The purported iPhone operating system code was posted on code-sharing site GitHub and was reportedly removed after a request from Apple that cited copyright law.

[Related: Apple CEO Tim Cook Is 'Thrilled' With iPhone X Demand, But Mac Sales Streak Is Over]

The move by Apple would seem to confirm the authenticity of the code, according to reports.

The so-called iBoot source code is involved in securely booting up iPhones, and was actually a part of iOS 9 -- although it's likely to still be a part of the current version of iPhone operating system software, iOS 11, reports said.

Apple did not immediately respond to a request for comment.

The exposure of the code raises the risk of hacking and jailbreaking activity related to Apple's iPhone, and lands another blow against the narrative that Apple's software is virtually impervious to security threats.

"This is a significant situation for Apple, who differentiates itself on being a closed, highly secure platform," said Jay Gordon, vice president of sales at Plano, Texas-based Honeywell Enterprise Mobility.

Unlike with Android software and devices, "Apple owns all aspects of the hardware and software on its platform, which gives them an edge in being able to manage threats and vulnerabilities," Gordon said. "This development proves that third-party security software from the likes of MobileIron, AirWatch, SOTI and others remains a needed part of any mobility strategy to thwart jailbreaking and intrusions to the enterprise."

He added, "I am positive that Apple is already working on a solution to ensure this does not occur again."

Other recent Apple security issues included a bug in macOS High Sierra that allowed access simply by typing in the username "root," as well as the so-called "Fruitfly" malware, which could be used for such surveillance activities as taking webcam photos and capturing keystrokes.
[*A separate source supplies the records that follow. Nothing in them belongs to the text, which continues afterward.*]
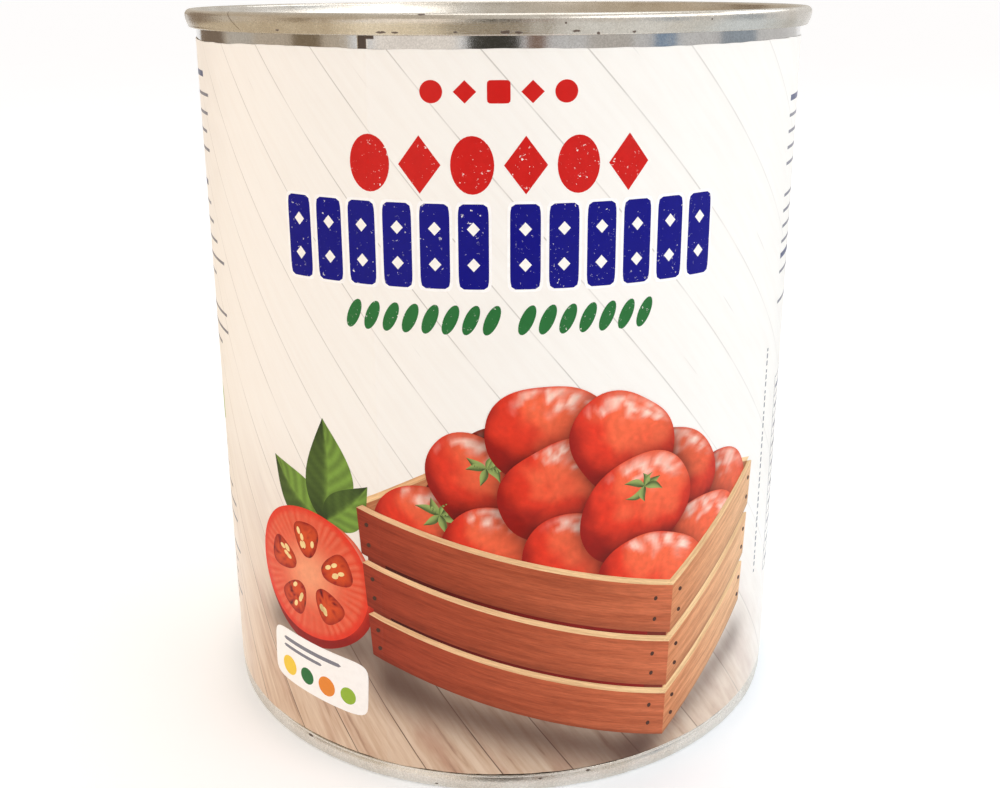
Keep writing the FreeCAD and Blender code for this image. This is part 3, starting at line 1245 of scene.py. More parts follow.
def flat_shape(u: float, v: float, outline: tuple[Array, Array], layer: float, tint: Tint) -> Patch:
    """An outline filled with one ink.

    Args:
        u: The way round of its middle.
        v: The height of its middle.
        outline: The outline about its middle.
        layer: How many shapes lie under it.
        tint: The ink.

    Returns:
        The patch.
    """
    patch = fan_patch(u + outline[0], v + outline[1], layer)
    patch.colour[:] = tint.value
    return patch


def flat_bar(low_u: float, low_v: float, width: float, height: float, layer: float, tint: Tint) -> Patch:
    """A plain upright rectangle of one ink.

    Args:
        low_u: Its left side.
        low_v: Its foot.
        width: Its width.
        height: Its height.
        layer: How many shapes lie under it.
        tint: The ink.

    Returns:
        The patch.
    """
    across = np.linspace(low_u, low_u + width, max(int(math.ceil(width / FILM_GRID)), 1) + 1)
    up = np.linspace(low_v, low_v + height, max(int(math.ceil(height / 4.0)), 1) + 1)
    u, v = np.meshgrid(across, up)
    return Patch(u, v, np.zeros(u.shape + (3,)) + np.asarray(tint.value), layer, False)


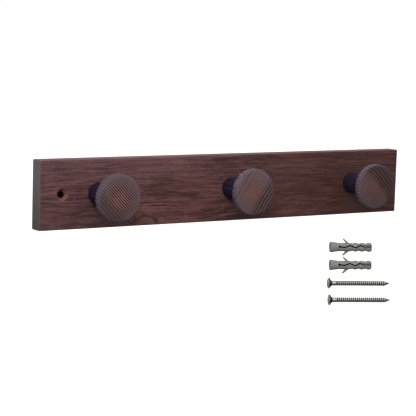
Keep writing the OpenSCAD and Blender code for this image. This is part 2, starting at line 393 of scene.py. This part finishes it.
def stained_wood(node):
    """Stained, wire-brushed wood, with its rings across the peg's face and its fibres along the stem."""
    g = Graph("stained_wood_" + node)
    low, high = (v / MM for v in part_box(node))
    x = g.x - (low.x + high.x) / 2
    z = g.z - (low.z + high.z) / 2
    y = g.y
    head = (high.x - low.x) / 2
    radius = g.sqrt(x * x + z * z)
    line, far = ring_grain(g, x, z, PEG_GRAINS[node])
    fibre = g.noise(x * 1.6, y * 0.05, z * 1.6, detail=4.0, roughness=0.6)
    specks = g.noise(x * 3.2, y * 0.3, z * 3.2 + 5.0, detail=2.0)
    cloud = g.noise(x * 0.07 + low.x, y * 0.05, z * 0.07, detail=2.0)

    # which part of the peg a point is on: the face, the rim or, else, the stem and its flare
    facing = g.normal_y * -1.0
    face = g.ramp(facing, 0.80, 0.97)
    rim = g.ramp(radius, head * 0.93, head * 0.985) * g.ramp(facing, -0.7, -0.1)
    rim = g.clip(rim + g.ramp(facing, 0.3, 0.6))

    # the face: pale wood that turns violet towards the rim, and dark lines, red in the middle
    middle = g.ramp(radius, head * 0.55, head * 0.1)
    near_tone, far_tone, middle_tone = PEG_GRAINS[node]["tones"]
    tone = far * (middle * middle_tone + far_tone - near_tone) + near_tone
    # painted shade: the face darker towards its bottom
    tone = tone * g.ramp(z, head * -1.1, head * 0.3, 0.78, 1.0)
    pale = g.mix(g.ramp(cloud, 0.35, 0.65), (0.262, 0.134, 0.106), (0.215, 0.118, 0.112))
    pale = g.mix(g.ramp(radius, head * 0.35, head * 0.98) * 0.75, pale, (0.168, 0.124, 0.156))
    pale = g.mix(1.0, pale, g.point(tone, tone, tone), "MULTIPLY")
    pale = g.mix(g.ramp(fibre, 0.35, 0.75) * 0.7, pale, (0.100, 0.060, 0.060))
    dark = g.mix(middle, (0.006, 0.002, 0.003), (0.045, 0.005, 0.005))
    fading = g.ramp(radius, head * 0.25, head * 0.75) * 0.26
    fading = fading + g.ramp(radius, head * 0.78, head * 0.97) * 0.25
    face_color = g.mix(line * (1.0 - fading), pale, dark)

    # the rim, painted pale lavender as a highlight where its rounded edge catches the light, and the darker
    # stem: a darker stain on the side grain, with painted shade under the head
    rim_highlight_color = g.mix(g.ramp(fibre, 0.3, 0.7), (0.140, 0.098, 0.125), (0.070, 0.047, 0.064))
    rim_highlight_color = g.mix(line * 0.6, rim_highlight_color, (0.012, 0.007, 0.011))
    stem_stain_and_shade = g.mix(g.ramp(fibre, 0.3, 0.72), (0.030, 0.0195, 0.048), (0.0075, 0.0048, 0.012))
    stem_stain_and_shade = g.mix(line * 0.7, stem_stain_and_shade, (0.002, 0.0015, 0.003))
    color = g.mix(face, g.mix(rim, stem_stain_and_shade, rim_highlight_color), face_color)
    roughness = g.ramp(specks, 0.3, 0.7, 0.55, 0.72)
    height = fibre * 0.5 + specks * 0.25 - line * 0.5
    return g.finish(color, roughness, g.bump(height, 0.12, 0.7), Specular_IOR_Level=0.15)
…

Mac users saw a 240 percent increase in malware during the first three quarters of 2017, according to cybersecurity vendor Malwarebytes.

In terms of iPhone security, a cyberattack that could involve taking over an iPhone user's camera and microphone if a user clicked a text message link was revealed in August 2016. That same month, Apple revealed a bug bounty program to pay researchers that uncover security vulnerabilities in its products, in an admission by Apple that its products are not immune to security issues.

While the iPhone source code leak presents a risk of hackers taking advantage, the leak raises other questions about Apple as well, said Douglas Grosfield, founder and CEO of Kitchener, Ontario-based Five Nines IT Solutions.

"It speaks to a larger issue: How did it happen?" Grosfield said. "Apple will be scrambling to mitigate any potential risks, and the window of opportunity for malware to take advantage of that is probably pretty small. But on a larger scale, a more important scale, how did the code get leaked out? Basic technologies such as data leakage protection should keep that kind of thing from happening."